While you should ideally have signal levels no lower than -67dBM, you shouldn’t fret about trying to get them much higher than that—typically, there’s no real performance difference between a blazing-hot -40dBM and a considerably-cooler -65dBM, as far away from one another on a chart as they may seem. There’s a lot more going on with Wi-Fi than just raw signal strength; as long as you exceed that minimum, it doesn’t really matter how much you exceed it by.
In fact, too hot of a signal can be as much of a problem as too cold—many a forum user has complained for pages about low speed test results, until finally some wise head asks “did you put your device right next to the access point? Move it a meter or two away, and try again.” Sure enough, the “problem” resolves itself.
Rule 1: No more than two rooms and two walls
Our first rule for access point placement is no more than two rooms and two interior walls between access points and devices, if possible. This is a pretty fudge-y rule, because different rooms are shaped and sized differently, and different houses have different wall structures—but it’s a good starting point, and it will serve you well in typically-sized houses and apartments with standard, reasonably modern sheet rock interior wall construction.
“Typically-sized,” at least in most of the USA, means bedrooms about three or four meters per side and larger living areas up to five or six meters per side.
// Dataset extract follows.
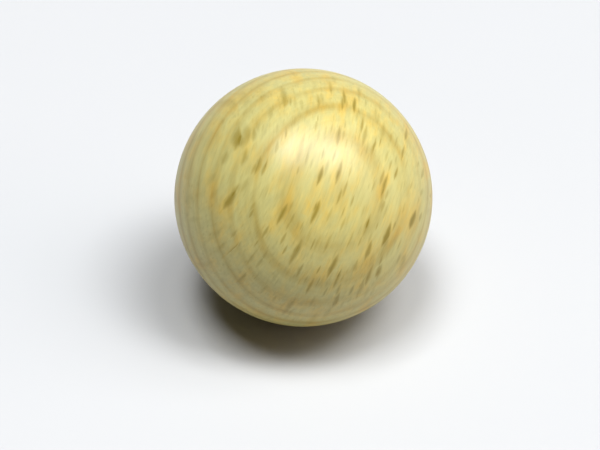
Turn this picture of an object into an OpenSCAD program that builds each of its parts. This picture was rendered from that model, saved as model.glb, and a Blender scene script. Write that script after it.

If we take nine meters as the average linear distance covering “two rooms” in a straight line, and add in two interior walls at -3dBM apiece, our RF loss curve shows us that 2.4GHz signals are doing fantastic at -65dBM. 5GHz, not so much—if we need a full nine meters and two full walls, we’re down to -72dBM at 5GHz. This is certainly enough to get a connection, but it’s not great. In real life, a device at -72dBM on 5GHz will likely see around the same raw throughput as one at -65dBM on 2.4GHz—but the technically slower 2.4GHz connection will tend to be more reliable and exhibit consistently lower latency.
Of course, this all assumes that distance and attenuation are the only problems we face. Rural users—and suburban users with large yards—will likely have already noticed this difference and internalized the rule-of-thumb “2.4GHz is great, but man, 5GHz sucks.” Urban users—or suburban folks in housing developments with postage-stamp yards—tend to have a different experience entirely, which we’ll cover in Rule 2.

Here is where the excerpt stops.